Staying indoors is the best thing you can do to stay safe in an ice storm. Spending too much time in cold weather can lead to hypothermia or frostbite. Ice storms often cause branches and power lines to come down, putting anyone near them at risk. 

If you must go out:

  • Stay away from downed power lines
  • Stay away from downed tree branches and debris because they may be hiding a downed power line
  • If driving, make sure your car is equipped with emergency and first aid supplies
  • Only go out with a fully charged cell phone and bring a charger
  • Let someone know where you are going, your planned route, and when you plan to arrive at your destination
  • Go out during the day if possible
  • Bring someone with you if possible
  • Take breaks from the cold if you are outside
  • Dress warmly with gloves, a hat, a warm winter coat, and other layers

It is very common to lose power during an ice storm. If the power goes out and your heating source requires electricity to function, dress in warm layers. Close doors to rooms that you are not using to keep heat in one area. Put towels or rags under the door of the room you are staying in to keep it warmer. If you use an emergency heater, follow all of the instructions paying careful attention to proper ventilation.

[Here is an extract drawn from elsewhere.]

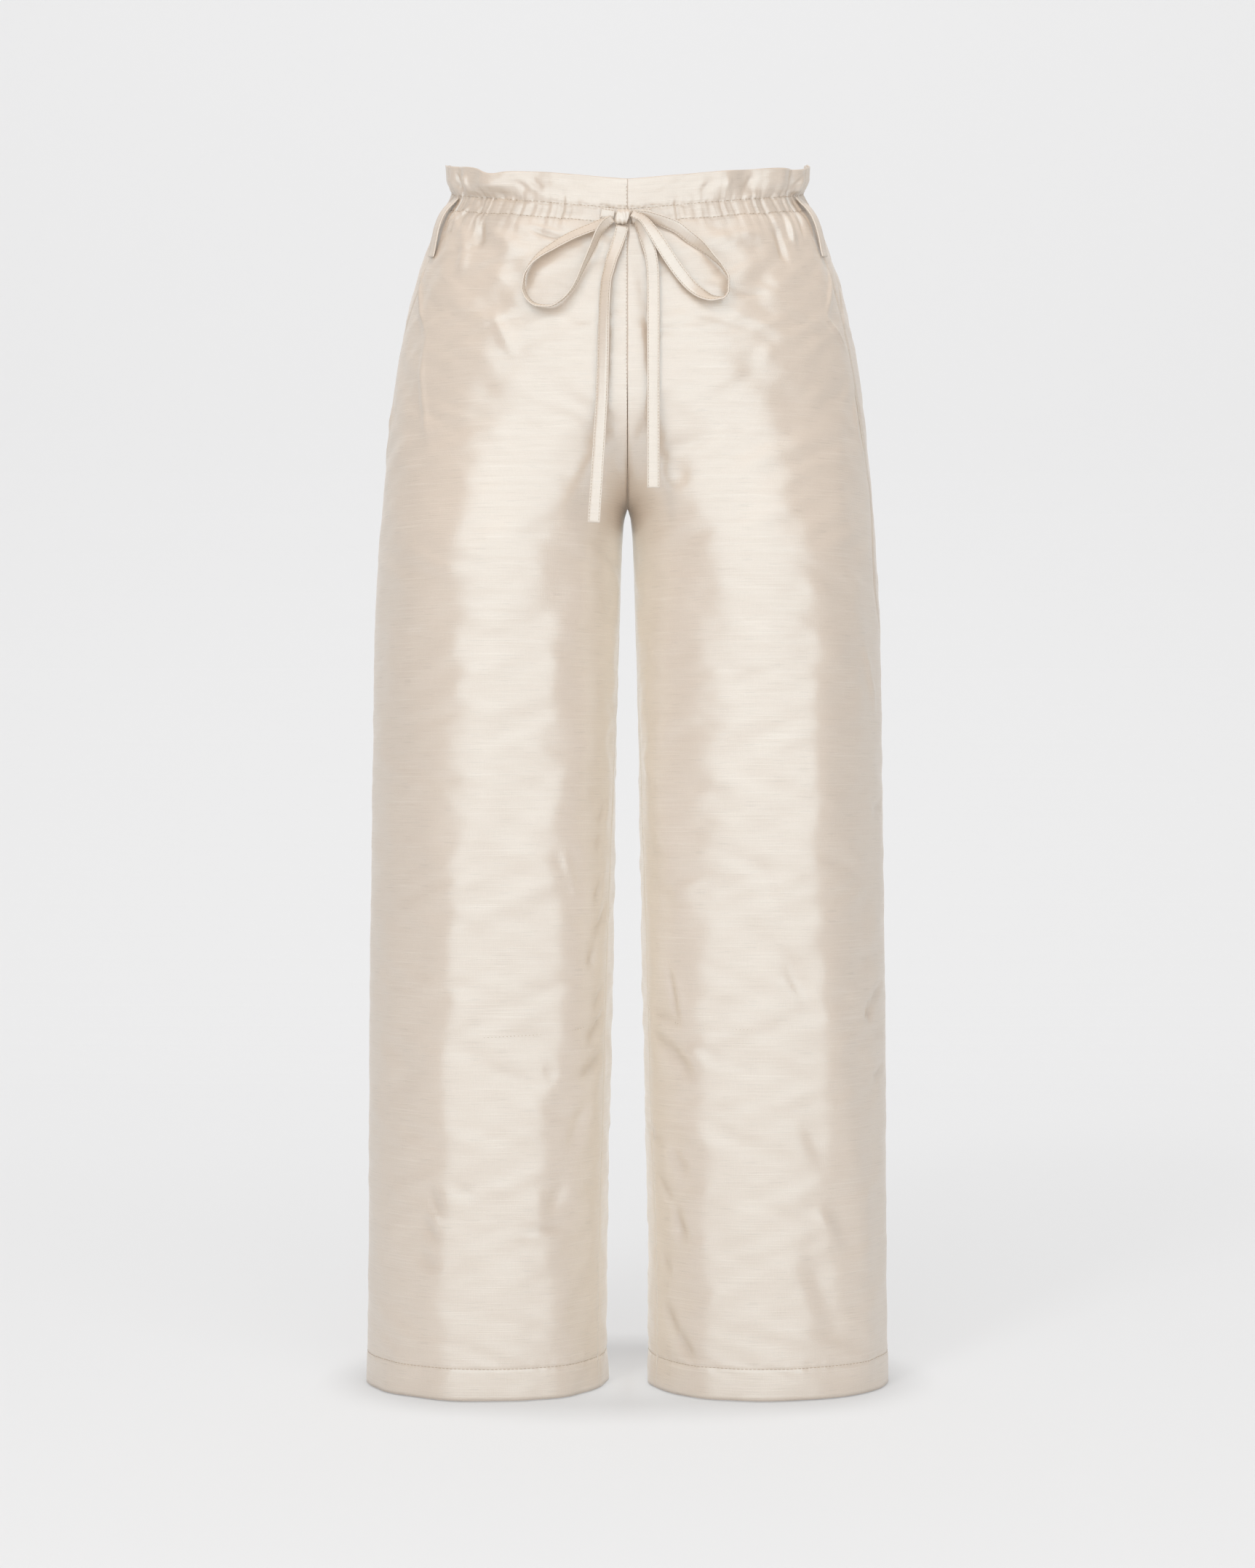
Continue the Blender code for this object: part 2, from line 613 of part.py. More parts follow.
def main():
    for obj in list(bpy.data.objects):
        bpy.data.objects.remove(obj)
    for name, side in (("left", 1), ("right", -1)):
        panel("front_" + name, side, back=False)
        panel("back_" + name, side, back=True)
        pocket("pocket_" + name, side)
        belt_loop("belt_loop_" + name, side)
    knot()
    ribbon("tie_lead_left", LEFT_LEAD, 6)
    ribbon("tie_lead_right", RIGHT_LEAD, 5)
    ribbon("tie_loop_left", LEFT_LOOP, 44)
    ribbon("tie_loop_right", RIGHT_LOOP, 44)
    ribbon("tie_tail_left", LEFT_TAIL, 26)
    ribbon("tie_tail_right", RIGHT_TAIL, 26)


main()
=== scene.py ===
"""Ivory silk trousers with a frilled drawstring waist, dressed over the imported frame.

They are filled out with no wearer inside. The front faces -Y, the wearer's left is +X, +Z is
up, and the origin is the middle of the waist. Lengths are in metres.
"""

import bpy
import numpy as np
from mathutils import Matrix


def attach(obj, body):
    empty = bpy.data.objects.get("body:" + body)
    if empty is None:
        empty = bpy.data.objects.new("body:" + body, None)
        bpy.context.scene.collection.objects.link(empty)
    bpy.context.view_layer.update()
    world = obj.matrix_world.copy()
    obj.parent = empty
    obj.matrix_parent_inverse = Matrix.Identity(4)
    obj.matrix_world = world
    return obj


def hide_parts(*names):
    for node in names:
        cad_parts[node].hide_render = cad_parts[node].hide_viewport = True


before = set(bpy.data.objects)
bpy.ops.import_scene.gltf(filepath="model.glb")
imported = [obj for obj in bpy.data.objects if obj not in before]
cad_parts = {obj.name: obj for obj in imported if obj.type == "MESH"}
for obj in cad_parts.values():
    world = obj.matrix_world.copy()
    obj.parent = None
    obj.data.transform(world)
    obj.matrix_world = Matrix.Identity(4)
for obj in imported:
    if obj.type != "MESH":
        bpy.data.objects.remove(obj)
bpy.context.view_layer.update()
stage = bpy.context.scene

# The camera stands level with the thighs and a little over two metres in front, and sees the
# trousers as the photograph does: in the side seams' plane, 0.6 mm to each of its pixels.
PHOTO_SIZE = (1725, 2156)  # pixels
PIXEL = 0.0006
CAMERA_AWAY = 2.345
CAMERA_Z = -0.4648
FILM = 36.0  # millimetres along the photograph's longer side

camera_data = bpy.data.cameras.new("camera")
camera_data.sensor_width = FILM
camera_data.lens = FILM * CAMERA_AWAY / (PHOTO_SIZE[1] * PIXEL)
camera = bpy.data.objects.new("camera", camera_data)
camera.location = (0, -CAMERA_AWAY, CAMERA_Z)
camera.rotation_euler = (np.pi / 2, 0, 0)
stage.collection.objects.link(camera)
stage.camera = camera


# The front and back panels are plain-woven raw silk, cut in one from the hem to the frill's
# top edge. They are seamed at the sides, inside legs and centres, turned up at the hem, and
# drawn up on a drawstring that runs in a casing stitched below the frill.
WAIST_H = 0.955  # the origin's height above the hem
CROTCH_V = 0.717
FRONT_CROTCH = 0.085
BACK_CROTCH = 0.110
CASING_V = 0.965
FRILL_V = 0.977
TOP_V = 1.0005
HEM_DEEP = 0.025
CLOTH = 0.0009  # thickness of the shell that shows
FRONT_DIP = 0.0315
BACK_RISE = 0.004
HIPS_START = (0.66, 0.81)
EVEN_START = (CROTCH_V, 0.85)
TILT_START = (0.78, 0.96)
SEAM_REACH = 0.16
HIP_SQUARE = 0.025
INSEAM_TURN = 0.13
INSEAM_START = (-0.70, -0.30)
GATHERS_A_TURN = 20
TURN_LONG = 0.27  # metres of cloth in one turn, about
SIDE_TURNS = {"left": 1, "right": -1}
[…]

If the power goes out, you should also unplug your electronics to avoid damage from a power surge once the power comes back on.

Other tips to stay safe and warm during an ice storm power outage include:

  • Covering windows with black cloth to keep heat in at night
  • Put the black cloth on the floor to draw heat in from sunshine through the windows during the day
  • Run a hot bath to make the bathroom warm
  • Set your faucets to drip so your pipes don't freeze

During an ice storm, you should also:

  • Make sure to eat regularly and stay hydrated
  • Sip on warm beverages and broths
  • Keep your thermostat no higher than 65 degrees Fahrenheit during the day and 55 degrees Fahrenheit at night to save fuel
  • Check on friends and family members who are older, disabled, ill, or who live alone
  • Continue to check the radio, internet, or television news for the latest updates on the storm until the situation is safer
  • If you're not used to strenuous exercise, avoid exerting yourself when shoveling or clearing ice

If you live in an area with winter weather, each year, before winter you should:

  • Come up with a household plan for general winter storm safety.
  • Have your car checked and winterized, including checking antifreeze, windshield wipers, battery, and heating system.
  • Get winter tires put on your car.
  • Find out if your area requires tires with chains or studs.
  • Put a scraper and small broom in your car to clear snow and ice.
  • Make sure your car emergency kit is equipped with first-aid supplies, an emergency blanket, and a brightly colored piece of cloth to tie to the antennae if needed.
  • Put an extra warm set of clothes for each person in your household in the car.
  • Use caulk and weather seal strips on windows and doors to better insulate your home.
  • Have extra fuel for your heating source if it is safe to do so.
  • Consider having an emergency heating source, like a wood or coal stove, or an emergency generator.
  • Service your fireplace to ensure proper ventilation.

Ice storms can be hazardous, but by following these safety tips, you can weather the storm and enjoy it more safely.